Researchers at Rutgers University have developed a smartphone app that causes the phone to behave differently when the phone is being held by a person driving a car. Their work is profiled on the University’s Media Relations site, where the app is described as a possible life saver. Technology Review agrees, saying that the new app goes much farther in determining when a phone is being used by a driver and then responding in less intrusive was than other apps that simply disable the phone.
In the profile, it’s explained that the app works by communicating with Bluetooth enable stereo which are becoming more common in newer cars. The app causes the smartphone to emit a sequence of tones that can’t be heard by people, those tones are then sent out of the car’s speakers which are picked up by the microphone on the smartphone. By gauging the difference in time it takes the tone to reach the smartphone from the right or left speaker, it can calculate whether the person holding the phone is sitting in the right or left front seat. Once that is established, the phone goes into one of two modes. The first is default, which means it does nothing at all if the phone is being held by a passenger. If the phone is found to be in the hand of the driver however, it goes into driver mode. In driver mode, the phone doesn’t ring but instead sends a message back to a caller telling them the that person they are trying to reach is currently driving and thus unable to speak at the moment. It also gives the caller the option to pressing a certain key on their phone if it’s an emergency. The app also disables texting while driving of course too.

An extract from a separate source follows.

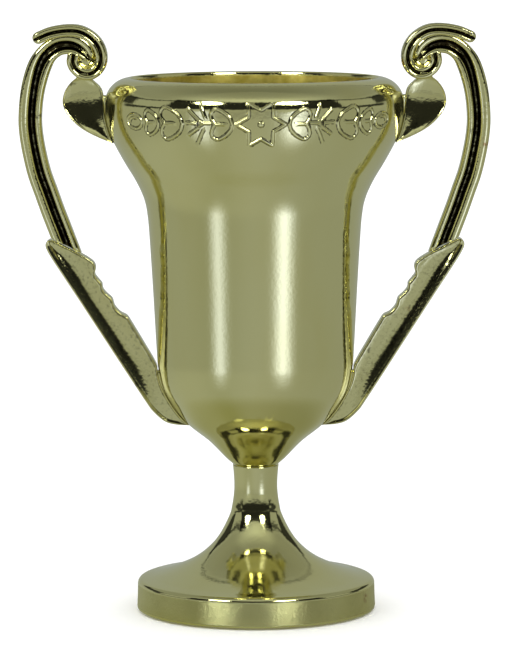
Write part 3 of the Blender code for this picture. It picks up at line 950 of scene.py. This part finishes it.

As more and more accidents are traced back to driver’s talking on a cell phone, or worse texting, both smartphone makers and those that create apps for them have scrambled to find a solution, Technology Review reports, as laws are not getting it done. Other apps use GPS to determine if the person is moving at a high rate of speed and disable the phone if that’s found to be the case, but that approach prevents passengers from using the phone, or those traveling by train. This new approach gets around that problem and only goes into driving mode when it detects that the person trying to use the phone is actually driving the car.